Here are a few possibilities to calculate the outer product:
Also note that for small problems, the parallelization overhead could cancel the parallelization advantage, so it is important to do a valid benchmark. Your I5 is most likely a non-hyperthreaded quad code. What is the exact model number? 2.1GHz seems low. Is this a mobile processor?
@muh1 wrote:
I am sorry, but diagramm I've included actually runs and takes 4 second to complete on my laptop, scaling roughly linearly with number of loop iteration.

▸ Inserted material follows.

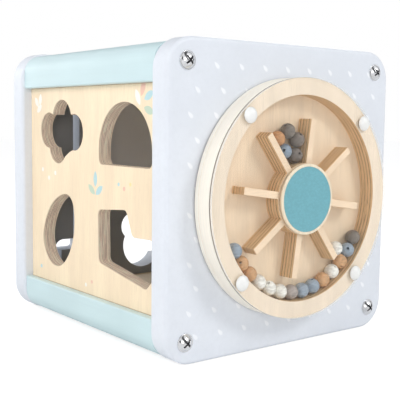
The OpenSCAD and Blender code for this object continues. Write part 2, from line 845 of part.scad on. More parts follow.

It is well possible that LabVIEW 2013 behaves differently and does not regcognize the loop invariant code (hard to believe, though). Did you enable the display of folding in the LabVIEW options? You said that you disabled debugging on the VI. Can you double-check that. Do you really have a diagram constant wired to N or is it now a control? If all inputs are constants, everything will be calculated at compile time and replaced with the resulting constant under ideal condition.
01-07-2016 03:55 AM
Of course it is different. However, outer product of two 1000 arrays involves same number of multiplication as summing the resulting matrixes requires additions. So I expected it to take at least same time. Maybe it does, but profiler somehow misses it.
As for the processor, i5 I awas using is one of them. indeed mobile. Mostly I was playing in it while a desktop i7 was doing real work.
Your link to parallelized version of outer product leads to vi's I was actually using. It does not say they are parallelized. Are they? That may be the reason why the profiler does not catch their execution time.
Thank you for your help, I think I am pretty much done with this problem for now.